After two weeks of fighting that has turned Khartoum into a war zone and thrown Sudan into turmoil, a wide-ranging group of international mediators — including African and Arab nations, the United Nations and the United States — were intensifying their pressure on the rival generals to enter talks on resolving the crisis.
So far, however, they have managed to achieve only a series of fragile temporary cease-fires that failed to stop clashes but created enough of a lull for tens of thousands of Sudanese to flee to safer areas and for foreign nations to evacuate thousands of their citizens by land, air and sea.
In a sign of the persistent chaos, Turkey said one of its evacuation planes was hit by gunfire outside Khartoum with no casualties on Friday, hours after both sides accepted a 72-hour truce extension.
The U.K. said it would end its evacuation flights on Saturday evening, after numbers of British citizens seeking an airlift began to decline. After a slow start that attracted criticism, Britain has run regular military flights from an airfield near Khartoum to Cyprus. As of Friday evening, it had airlifted 1,573 people, including nationals of several European countries.
“You have another 24 hours if you are eligible to make your way to the airport and we will get you on a plane,” Deputy Prime Minister Oliver Dowden said.
Fierce clashes with frequent explosions and gunfire continued Friday in Khartoum’s upscale neighborhood of Kafouri, where the military’s warplanes bombed its rivals, the paramilitary Rapid Support Forces, residents said. Clashes were also reported around the military’s headquarters, the Republican Palace and the area close to the Khartoum international airport. All these areas have been flashpoints since the war erupted on April 15. Explosions also rang out across the river in Omdurman.
Doctors in the Sudanese capital said the RSF has been abducting medical personnel to treat its wounded fighters — a sign the paramilitary was struggling to get medical support.
The Turkish Defense Ministry said “light weapons were fired” at a C-130 aircraft heading to Wadi Sayidna airbase on Khartoum’s northern outskirts to evacuate Turkish civilians. The plane landed safely, the ministry said in a tweet, and no personnel were injured.
The Sudanese military blamed the RSF, which denied firing on the plane.
Over the past 14 days of pummeling each other, the military led by Gen. Abdel Fattah Burhan and the RSF led by Gen. Mohammed Hamdan Dagalo, have each failed to deal a decisive blow to the other in their struggle for control of Africa’s third largest nation.

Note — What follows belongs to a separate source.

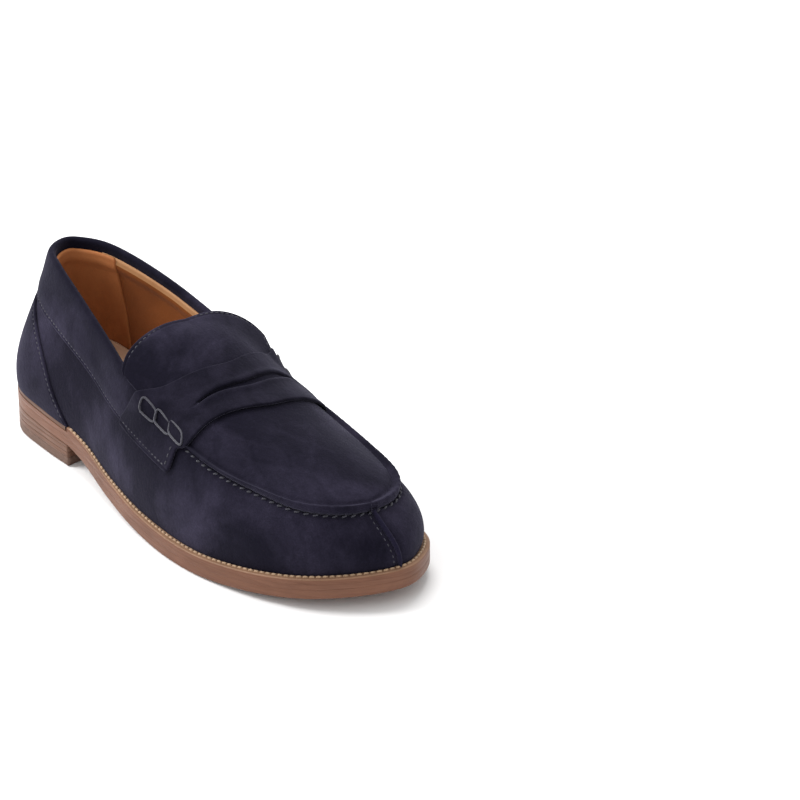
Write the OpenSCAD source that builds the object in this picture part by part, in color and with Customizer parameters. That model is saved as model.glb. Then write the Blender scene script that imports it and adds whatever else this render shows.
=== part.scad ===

Still, world powers have struggled to get them to adhere to announced cease-fires. A bloc of East Africa nations has put forward a initiative for the two sides to hold talks, and a gamut of mediators are promoting the plan, including the African Union, the United States, the United Arab Emirates, Saudi Arabia and the United Nations.
Burhan on Friday ruled out negotiations with Dagalo, accusing him of orchestrating a rebellion against the state, a day after the military expressed openness to the talks under the initiative. Dagalo “wants to rule Sudan, seize its resources and magnify his wealth,” Burhan said in an interview with U.S.-funded Alhurra TV, denying that he wants power for himself.
Both Burhan and Dagalo have been involved in crushing pro-democracy activists and together they pushed out civilians from an interim government in a coup in 2021. The former allies fell out in recent months in disputes over an internationally brokered deal meant to pave the way back to a civilian government, including over the issue of incorporating the RSF into the military.
The rivals’ battles in the streets with artillery barrages, airstrikes and gunfire have wreaked misery on millions of Sudanese caught between them. Many have left Khartoum to the northern borders with Egypt, or to the city of Port Sudan on the Red Sea.